■ **What you will do**:
Set down the lines from the one containing "assert shape.isValid(), name" to the one containing "bpy.data.objects.remove(obj)", both lines included, exactly as they stand and with no other lines.

■ **Dataset extract**:
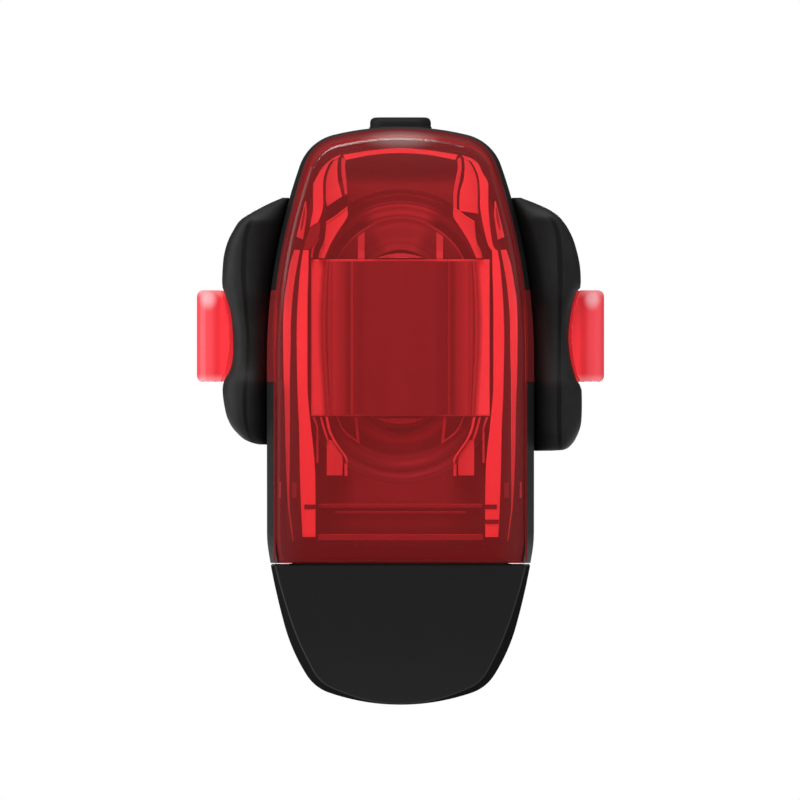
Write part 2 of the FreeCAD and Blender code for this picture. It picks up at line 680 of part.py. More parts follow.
def plug_tongue():
    half = TONGUE_WIDTH / 2
    front = tongue_front_y()
    return box(-half, half, front, front + TONGUE_T, PLUG_END_Z + TONGUE_END_GAP, PLUG_TOP_Z - PLUG_SHEET)


def plug_contacts():
    strips = []
    y = tongue_front_y() + TONGUE_T
    low = PLUG_END_Z + TONGUE_END_GAP + CONTACT_WIDTH
    for x in CONTACT_PITCHES:
        strips.append(box(x - CONTACT_WIDTH / 2, x + CONTACT_WIDTH / 2, y, y + CONTACT_T,
                          low, low + CONTACT_LENGTH))
    return Part.makeCompound(strips)


def plug_seal():
    x, y = PLUG_WIDTH / 2 + PLUG_SEAL_RIM, PLUG_T / 2 + PLUG_SEAL_RIM
    corners = rectangle(-x, x, PLUG_Y - y, PLUG_Y + y, PLUG_SEAL_RIM)
    seal = plan_prism(corners, NECK_BOTTOM_Z - PLUG_SEAL_T, NECK_BOTTOM_Z)
    return one_solid(seal.cut(plug_prism(0, NECK_BOTTOM_Z - FAR, NECK_BOTTOM_Z + 1)))


def neck_ring():
    band = box(-FAR, FAR, -FAR, FAR, RING_Z, RING_Z + RING_T)
    ring = body_core(CAP_WALL + RING_CLEAR).common(band)
    return one_solid(ring.cut(body_core(NECK_INSET + RING_SEAT)))


def end_cap():
    cap = OUTSIDE.common(below(CAP_TOP_Z))
    return one_solid(cap.cut(body_core(CAP_WALL)))


def rear_pad():
    half = PAD_HALF_WIDTH
    pad = front_prism(rectangle(-half, half, PAD_BOTTOM_Z, PAD_TOP_Z, PAD_CORNER_R), BACK_Y, 0)
    pad = pad.cut(Part.makeCylinder(SADDLE_R, FAR, V(0, 0, -FAR / 2)))
    for z in (PAD_STUD_Z, -PAD_STUD_Z):
        pad = pad.fuse(stud(z, PAD_STUD_R, PAD_STUD_DEPTH))
    return one_solid(pad.removeSplitter())


def button_bezel():
    bezel = outline_prism(0.0, 0, FRONT_Y).common(bezel_prism(0.0))
    bezel = bezel.common(above(CROWN_Z - BEZEL_T))
    return one_solid(bezel.cut(button_prism(FIT, 0, FAR)))


def power_button():
    flange_top = CROWN_Z - BEZEL_T - FIT
    stem_bottom = flange_top - BUTTON_FLANGE_T - BUTTON_STEM_L
    cap = button_prism(0, flange_top - BUTTON_FLANGE_T, BUTTON_TOP_Z)
    rim = [e for e in cap.Edges if e.BoundBox.ZMin > BUTTON_TOP_Z - 1e-6]
    cap = cap.makeChamfer(BUTTON_EDGE_BEVEL, rim)
    flange = button_prism(BUTTON_FLANGE, flange_top - BUTTON_FLANGE_T, flange_top)
    stem = Part.makeCylinder(BUTTON_STEM_R, BUTTON_STEM_L, V(0, BUTTON_Y, stem_bottom))
    return one_solid(fused([cap, flange, stem]))


def tangent_point(x, y, radius):
    """Where the line from (x, y) touches the circle about the post's axis, behind the light."""
    angle = math.atan2(y, x) + math.acos(radius / math.hypot(x, y))
    return V(radius * math.cos(angle), radius * math.sin(angle), 0)


def strap_ear():
    """The right ear and arm, where its plan, side and front outlines meet."""
    hug_x = HALF_WIDTH + STRAP_GAP
    inner_touch = tangent_point(hug_x, HOOK_BACK_Y, SADDLE_R)
    outer_touch = tangent_point(EAR_OUTER_X, EAR_BACK_Y, SADDLE_R + STRAP_T)
    plan = ((inner_touch.x, inner_touch.y, 0), (hug_x, HOOK_BACK_Y, 0), (EAR_INNER_X, HOOK_BACK_Y, 0),
            (EAR_INNER_X, EAR_FRONT_Y, 0), (EAR_OUTER_X, EAR_FRONT_Y, EAR_FRONT_ROUND),
            (EAR_OUTER_X, EAR_BACK_Y, EAR_HEEL_ROUND), (outer_touch.x, outer_touch.y, 0))
    side = ((EAR_FRONT_Y, EAR_TOP_Z, EAR_CORNER_R), (EAR_TAPER_Y, EAR_TOP_Z, EAR_TAPER_R),
            (BAND_FRONT_Y, BAND_TOP_Z, EAR_TAPER_R), (FAR, BAND_TOP_Z, 0), (FAR, BAND_BOTTOM_Z, 0),
            (BAND_FRONT_Y, BAND_BOTTOM_Z, EAR_TAPER_R), (EAR_TAPER_Y, EAR_BOTTOM_Z, EAR_TAPER_R),
            (EAR_FRONT_Y, EAR_BOTTOM_Z, EAR_CORNER_R))
    front = ((0, EAR_TOP_Z, 0), (EAR_CROWN_X, EAR_CROWN_Z, EAR_CROWN_R),
             (EAR_SHOULDER_X, EAR_SHOULDER_Z, EAR_SHOULDER_R), (EAR_OUTER_X, EAR_SIDE_TOP_Z, EAR_SIDE_R),
             (EAR_OUTER_X, EAR_SIDE_BOTTOM_Z, EAR_SIDE_R), (EAR_HIP_X, EAR_HIP_Z, EAR_HIP_R),
             (EAR_FOOT_X, EAR_BOTTOM_Z, EAR_FOOT_R), (0, EAR_BOTTOM_Z, 0))
    ear = plan_prism(plan, EAR_BOTTOM_Z - 1, EAR_TOP_Z + 1)
    ear = ear.common(side_prism(side, 0, FAR)).common(front_prism(front, -FAR, FAR))
    return ear.cut(outline_prism(-STRAP_GAP, HOOK_BACK_Y, -FAR))


def ear_openings():
    """The eyelet round the hook's neck and the scoop, open at both ends, that its lip lies in."""
    half = HOOK_HALF_HEIGHT + FIT
    eyelet = box(0, FAR, NECK_FRONT_Y - FIT, HOOK_BACK_Y + FIT, -half, half)
    scoop_r = LIP_BULGE_R + FIT
    scoop = cylinder_y(EAR_WAIST_X + scoop_r, 0, scoop_r, FAR, -FAR)
    return eyelet.fuse(scoop.common(box(0, FAR, -FAR, FAR, -half, half)))


def strap_half():
    """The right half of the strap: its ear, its arm and a quarter of the ring round the post."""
    ring = Part.makeCylinder(SADDLE_R + STRAP_T, BAND_TOP_Z - BAND_BOTTOM_Z, V(0, 0, BAND_BOTTOM_Z))
    ring = ring.cut(Part.makeCylinder(SADDLE_R, FAR, V(0, 0, -FAR / 2)))
    touch = tangent_point(HALF_WIDTH + STRAP_GAP, HOOK_BACK_Y, SADDLE_R)
    corner = (touch.x * FAR / POST_R, touch.y * FAR / POST_R, 0)
    ring = ring.common(plan_prism(((0, 0, 0), corner, (FAR, FAR, 0), (0, FAR, 0)), -FAR, FAR))
    return fused([strap_ear().cut(ear_openings()), ring])


def strap_free_arm():
    knuckle = Part.makeCylinder(STRAP_T / 2, BAND_TOP_Z - BAND_BOTTOM_Z, V(HINGE_X, HINGE_Y, BAND_BOTTOM_Z))
    return one_solid(strap_half().fuse(knuckle).removeSplitter())


def strap_band():
    """The left half, hollowed round the knuckle and cut square outside it so that the arm can swing."""
    gap = STRAP_T / 2 + FIT
    socket = Part.makeCylinder(gap, FAR, V(HINGE_X, HINGE_Y, -FAR / 2))
    socket = socket.fuse(box(HINGE_X - gap, FAR, HINGE_Y, FAR, -FAR, FAR))
    return one_solid(mirrored(strap_half()).cut(socket).removeSplitter())


NODES = {
    "rear_housing": rear_housing,
    "outer_lens": outer_lens,
    "lens_gasket": lens_gasket,
    "light_guide": light_guide,
    "wide_angle_optic": lens_block,
    "reflector": reflector,
    "circuit_board": circuit_board,
    "led_emitters": led_emitters,
    "driver_components": driver_components,
    "tact_switch": tact_switch,
    "board_screws": board_screws,
    "battery_cell": battery_cell,
    "battery_tape": battery_tape,
    "battery_tabs": battery_tabs,
    "usb_plug_shell": plug_shell,
    "usb_plug_tongue": plug_tongue,
    "usb_contacts": plug_contacts,
    "plug_seal": plug_seal,
    "neck_ring": neck_ring,
    "end_cap": end_cap,
    "button_bezel": button_bezel,
    "power_button": power_button,
    "rear_pad": rear_pad,
    "strap_band": strap_band,
    "strap_free_arm": strap_free_arm,
}

os.makedirs("parts", exist_ok=True)
for name, make in NODES.items():
    shape = make()
    assert shape.isValid(), name
    shape.exportStep(f"parts/{name}.step")
    print(name, len(shape.Solids), round(shape.Volume, 1))
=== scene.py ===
import bmesh
import bpy
import math
import numpy as np
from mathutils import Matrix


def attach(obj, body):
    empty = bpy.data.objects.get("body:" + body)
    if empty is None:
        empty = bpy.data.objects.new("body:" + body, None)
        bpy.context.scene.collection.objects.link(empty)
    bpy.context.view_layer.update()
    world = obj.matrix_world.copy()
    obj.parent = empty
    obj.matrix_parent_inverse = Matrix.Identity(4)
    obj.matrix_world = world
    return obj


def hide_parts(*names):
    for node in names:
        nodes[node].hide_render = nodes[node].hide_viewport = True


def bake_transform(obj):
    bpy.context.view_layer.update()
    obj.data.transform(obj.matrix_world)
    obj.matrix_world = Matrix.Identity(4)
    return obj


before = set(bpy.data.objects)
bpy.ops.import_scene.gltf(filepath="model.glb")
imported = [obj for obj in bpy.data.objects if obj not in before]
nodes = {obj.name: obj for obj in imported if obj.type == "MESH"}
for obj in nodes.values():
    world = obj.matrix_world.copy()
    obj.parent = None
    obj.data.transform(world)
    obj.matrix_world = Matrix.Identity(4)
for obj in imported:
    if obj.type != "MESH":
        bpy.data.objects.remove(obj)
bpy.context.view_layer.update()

# Rear housing: a deep tray injection moulded in black ABS, with a neck below it for the cap. Its mould was
# spark eroded, so the skin is satin, with a fine grain that spreads each highlight. It keeps its CAD shape.


def linear(code):
    """An sRGB hex colour as linear RGBA: each channel c becomes ((c + 0.055) / 1.055) ** 2.4, or c / 12.92
    where it is dark."""
    channels = [int(code[i:i + 2], 16) / 255 for i in (1, 3, 5)]
    return [c / 12.92 if c < 0.04045 else ((c + 0.055) / 1.055) ** 2.4 for c in channels] + [1.0]


def add_node(tree, kind, inputs=None, **settings):
    """Adds a shader node with its properties. Inputs gives each named socket a value, another node's socket
    to read, or another node, which is read by its first output."""
    node = tree.nodes.new("ShaderNode" + kind)
    for key, value in settings.items():
        setattr(node, key, value)
    for key, value in (inputs or {}).items():
        if isinstance(value, bpy.types.Node):
            value = value.outputs[0]
        if isinstance(value, bpy.types.NodeSocket):
            tree.links.new(value, node.inputs[key])
        else:
            node.inputs[key].default_value = value
    return node


def new_material(name):
    """A material without nodes, and its node tree."""
    material = bpy.data.materials.new(name)
    material.use_nodes = True
    material.node_tree.nodes.clear()
    return material, material.node_tree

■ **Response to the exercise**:
    assert shape.isValid(), name
    shape.exportStep(f"parts/{name}.step")
    print(name, len(shape.Solids), round(shape.Volume, 1))
=== scene.py ===
import bmesh
import bpy
import math
import numpy as np
from mathutils import Matrix


def attach(obj, body):
    empty = bpy.data.objects.get("body:" + body)
    if empty is None:
        empty = bpy.data.objects.new("body:" + body, None)
        bpy.context.scene.collection.objects.link(empty)
    bpy.context.view_layer.update()
    world = obj.matrix_world.copy()
    obj.parent = empty
    obj.matrix_parent_inverse = Matrix.Identity(4)
    obj.matrix_world = world
    return obj


def hide_parts(*names):
    for node in names:
        nodes[node].hide_render = nodes[node].hide_viewport = True


def bake_transform(obj):
    bpy.context.view_layer.update()
    obj.data.transform(obj.matrix_world)
    obj.matrix_world = Matrix.Identity(4)
    return obj


before = set(bpy.data.objects)
bpy.ops.import_scene.gltf(filepath="model.glb")
imported = [obj for obj in bpy.data.objects if obj not in before]
nodes = {obj.name: obj for obj in imported if obj.type == "MESH"}
for obj in nodes.values():
    world = obj.matrix_world.copy()
    obj.parent = None
    obj.data.transform(world)
    obj.matrix_world = Matrix.Identity(4)
for obj in imported:
    if obj.type != "MESH":
        bpy.data.objects.remove(obj)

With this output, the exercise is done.